Anaximandro Amorim (1978) é escritor, advogado, bacharel em Direito pela Universidade Federal do Espírito Santo (UFES) e pós-graduado em Direito pela Escola da Magistratura do Trabalho da 17ª Região (EMATRA - 17ª Região). Membro da Associação dos Professores de Francês do Estado do Espírito Santo (APFES), do Conselho Estadual de Cultura, da Academia Espírito-Santense de Letras e da Academia de Letras Humberto de Campos, de Vila Velha/ES. Confira, abaixo, a crônica “Meu primeiro carro":
MEU PRIMEIRO CARRO
Como presente por ter passado no vestibular, ganhei do meu pai um carro, um Ford Escort L 1.6 1989 cinza-metálico a gasolina, muito bonito por sinal e que até chamava atenção por onde passava. Apelidei-o de “Anaxmóvel”. Meu intuito era conservá-lo comigo “para sempre”. Ledo engano: aquilo foi o melhor exemplo das “duas alegrias” (uma quando compra, outra quando vende). Meu pai que o disse: “vamos comprar um carro mais simples porque você está aprendendo a dirigir”. Sábias palavras...
Lembro-me que uma das primeiras coisas que fiz foi quebrar tanto o para-choque dianteiro quanto o traseiro; também ralei os retrovisores na parede da garagem da casa em que morávamos, saindo de marcha-à-ré; por fim, cheguei a vomitar dentro dele, por conta de um almoço que não caiu muito bem no estômago, depois de assistir a uma audiência de um professor magistrado, no interior do Estado. E assim fui “sambando” o bichinho que, se pudesse falar, teria muita história para contar.
Aliás, “sambei” tanto o carro que, como forma de se vingar de mim, misteriosamente, ele começou a não querer mais pegar. O motor ainda era carburado e eu, inexperiente e “duro como coco”, não sabia como dar a manutenção correta. Resultado: começamos a “baixar” oficina que, para piorar, não era a que meu pai me indicou. Mas disso só fui saber depois, uma vez que eu me enganei de estabelecimento e pus o carro em outro, diverso do que meu pai havia aconselhado, muito pior e que, creio eu, acabou de acabar com o motor do meu moribundo carrinho.
De cinza-metálico, ele foi ficando desbotado até que a pintura começou a queimar toda, deixando-lhe com um aspecto horrível!
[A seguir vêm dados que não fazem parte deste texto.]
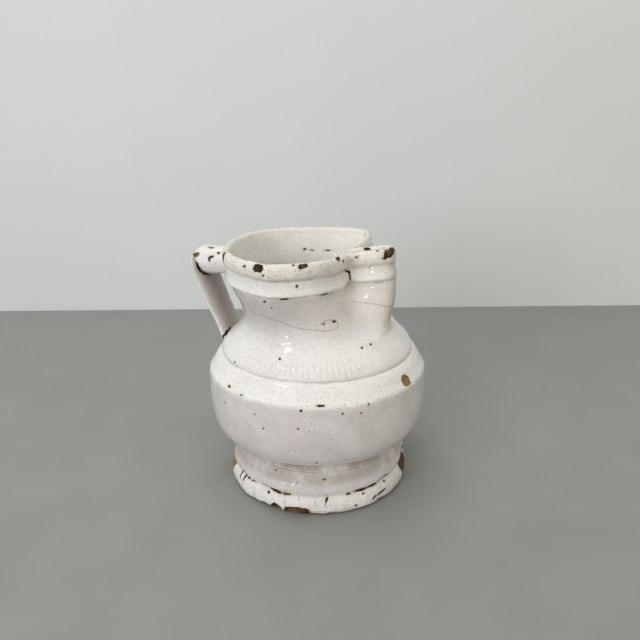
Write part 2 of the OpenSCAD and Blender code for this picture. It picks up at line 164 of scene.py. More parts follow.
def noise(p, size, seed):
    """Smooth noise from -1 to 1 at points, whose features have about that size"""
    q = np.asarray(p) / size
    cell = np.floor(q).astype(np.int64)
    t = q - cell
    t = t * t * (3 - 2 * t)
    total = 0
    for corner in np.ndindex(2, 2, 2):
        c = cell + np.array(corner)
        h = (c[..., 0] * 374761393 + c[..., 1] * 668265263 + c[..., 2] * 1440662683
             + seed * 974634777) & 0xFFFFFFFF
        h = ((h ^ (h >> 13)) * 1274126177) & 0xFFFFFFFF
        h = (h ^ (h >> 16)) & 0xFFFF
        weight = 1
        for axis in range(3):
            weight = weight * (t[..., axis] if corner[axis] else 1 - t[..., axis])
        total = total + weight * (h / 32767.5 - 1)
    return total


def grid_normals(grid, closed=True):
    """Outward normals of a grid of rows that run up, and columns that run anticlockwise"""
    if closed:
        across = np.roll(grid, -1, 1) - np.roll(grid, 1, 1)
    else:
        across = np.gradient(grid, axis=1)
    return unit(np.cross(across, np.gradient(grid, axis=0)))


# ---------- wear: chips, pits and stains ----------

# How deep each kind of mark goes, and how light its clay is, from 0, burnt brown, to 1, tan
KINDS = {
    "dark": (0.7, 0.12), "brown": (0.6, 0.42), "tan": (0.8, 0.9), "pit": (0.3, 0.1),
    "line": (0.5, 0.5)}
# x, y, z on the surface; half length along the circle, half height, tilt in degrees; kind
RIM_MARKS = [
    (-15, -64, 176.9, 3.7, 2.9, -12, "dark"), (11.6, -54.5, 178.3, 3.4, 1.9, 12, "brown"),
    (-52, -40.2, 175.3, 3, 3.4, 10, "dark"), (-26.1, -60.5, 176.3, 1.4, 0.9, 10, "dark"),
    (-10.8, -65.2, 172.9, 0.8, 0.8, 0, "dark"), (6.1, -57.2, 178.4, 1, 0.7, 20, "brown"),
    (25.3, -27.3, 177.9, 2.9, 1.8, 30, "brown"), (28.7, -24.1, 175.1, 1.4, 0.9, 0, "brown"),
    (36.4, 3.4, 178.2, 2.6, 1.3, 0, "dark"), (47.1, -8.3, 180.1, 0.9, 0.8, 0, "brown"),
    (55.3, -4.6, 180.4, 6.4, 3.5, 27, "brown"),
    (-0.1, -58.4, 156.4, 2.8, 0.7, 0, "dark"), (7.8, -55.8, 164.7, 0.9, 1, 0, "tan"),
    (21.1, -41.1, 156.6, 3.6, 0.5, 0, "line"), (26.6, -38.6, 137.5, 1.6, 0.8, 0, "pit"),
    (21.1, -43.9, 137, 0.8, 0.8, 0, "pit"), (-13.4, -60, 153.8, 1.2, 0.8, 20, "line"),
    (-28.3, 49.2, 162.4, 1.3, 0.8, 20, "brown"), (-23, 51.6, 161.5, 1.7, 0.6, -10, "tan"),
    (-10.2, 55.5, 161.4, 2.4, 0.5, 0, "tan")]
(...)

O som, super moderno para a época – até dispunha de uma sensual voz feminina sintetizada, que respondia aos comandos – começava a falhar, de forma que era só pôr o veículo no piso acidentado da Ufes que o leitor “cuspia” o CD, no meio da canção; e o pior de tudo: o carro só dava partida com o afogador ligado e com a luz do motor acesa, o que fazia meu Escort sedento! Nem os R$ 50,00 que ganhava para o combustível davam para o começo (lembrando que, nos primórdios do Plano Real, cinquenta reais era dinheiro pra caramba!); além de me fazer chegar aos lugares com um repugnante cheiro de gasolina!
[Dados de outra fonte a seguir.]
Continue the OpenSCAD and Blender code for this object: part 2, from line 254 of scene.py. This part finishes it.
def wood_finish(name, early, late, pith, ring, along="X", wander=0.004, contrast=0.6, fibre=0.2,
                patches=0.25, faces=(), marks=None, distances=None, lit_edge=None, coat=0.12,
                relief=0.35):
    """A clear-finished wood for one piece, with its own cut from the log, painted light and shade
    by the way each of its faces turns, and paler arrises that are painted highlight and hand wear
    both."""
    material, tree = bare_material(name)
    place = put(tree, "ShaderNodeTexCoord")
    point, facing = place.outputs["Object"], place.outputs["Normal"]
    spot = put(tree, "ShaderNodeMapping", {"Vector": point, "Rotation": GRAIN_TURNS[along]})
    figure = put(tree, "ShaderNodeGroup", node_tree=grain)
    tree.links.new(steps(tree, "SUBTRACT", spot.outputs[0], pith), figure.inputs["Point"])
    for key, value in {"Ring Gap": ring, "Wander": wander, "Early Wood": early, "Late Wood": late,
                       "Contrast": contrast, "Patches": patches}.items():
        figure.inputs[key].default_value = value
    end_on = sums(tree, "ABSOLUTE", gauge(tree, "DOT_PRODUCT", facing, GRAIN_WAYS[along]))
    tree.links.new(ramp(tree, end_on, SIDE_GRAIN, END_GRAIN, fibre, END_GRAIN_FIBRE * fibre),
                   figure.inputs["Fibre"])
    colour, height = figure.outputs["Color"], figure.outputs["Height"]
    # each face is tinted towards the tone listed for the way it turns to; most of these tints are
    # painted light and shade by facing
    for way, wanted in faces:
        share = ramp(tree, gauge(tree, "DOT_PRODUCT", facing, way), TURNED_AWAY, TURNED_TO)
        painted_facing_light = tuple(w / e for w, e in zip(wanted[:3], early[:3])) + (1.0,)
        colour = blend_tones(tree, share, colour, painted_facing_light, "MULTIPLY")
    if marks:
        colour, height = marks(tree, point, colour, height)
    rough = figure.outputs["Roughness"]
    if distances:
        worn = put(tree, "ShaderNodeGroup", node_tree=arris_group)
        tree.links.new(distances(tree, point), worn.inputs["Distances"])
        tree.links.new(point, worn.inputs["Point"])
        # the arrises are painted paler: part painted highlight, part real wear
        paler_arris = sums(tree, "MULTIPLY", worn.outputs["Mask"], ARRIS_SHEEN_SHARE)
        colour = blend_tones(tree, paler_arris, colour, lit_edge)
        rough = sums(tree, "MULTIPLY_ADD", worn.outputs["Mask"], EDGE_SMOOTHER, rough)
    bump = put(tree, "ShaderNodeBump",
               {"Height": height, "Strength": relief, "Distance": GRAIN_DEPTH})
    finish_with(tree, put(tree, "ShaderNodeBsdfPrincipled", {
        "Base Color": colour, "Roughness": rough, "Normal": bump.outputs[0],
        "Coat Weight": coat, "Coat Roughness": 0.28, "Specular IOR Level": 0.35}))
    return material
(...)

A gota d’água foi o dia em que tentei pôr o carro para andar e nem com afogador puxado ele saiu do lugar! Acelerava, acelerava, acelerava... e a única coisa que se movia era o ponteiro do combustível, para baixo, obviamente. Resultado: tive de ir para a aula a pé, com todos aqueles pesados livros de direito e códigos nas mãos. Ao chegar à minha sala, suado e desesperado, tive um surto de cólera e comecei a chutar as carteiras, o que fez com que uma colega que sempre se sentava do meu lado puxasse a dela para bem longe de mim! “Já sei: o Anaxmóvel pifou de novo”, disse e, para completar meu dia, outro exclamou: “o Anaxmóvel é uma bomba!” De fato... pena que quem explodia era eu, e não o carro. A situação ficou tão insustentável que não havia outra maneira senão vender o “possante”. E assim foi, para meu espanto, tão rápido que nem eu mesmo acreditei!
Não sei mais o que foi feito do “Anaxmóvel”. Nunca mais o vi na rua – e, se o visse, até trocaria de faixa! Foi com ele que aprendi que carro bom é o carro novo e que manter um carro “para sempre”, só em miniatura. Mas, confesso, tenho saudade, pois me lembro, com certa nostalgia, das idas para a faculdade, do transporte dos colegas e da primeira verdadeira sensação de liberdade que senti na minha vida. Infelizmente, vestígios dele só numa foto, muito mal-tirada, por sinal, pelo meu irmão, de contra o sol da tarde, que sumiu. E esta singela crônica, dedicada ao meu primeiro carrinho que, apesar dos pesares, a tantos lugares me levou.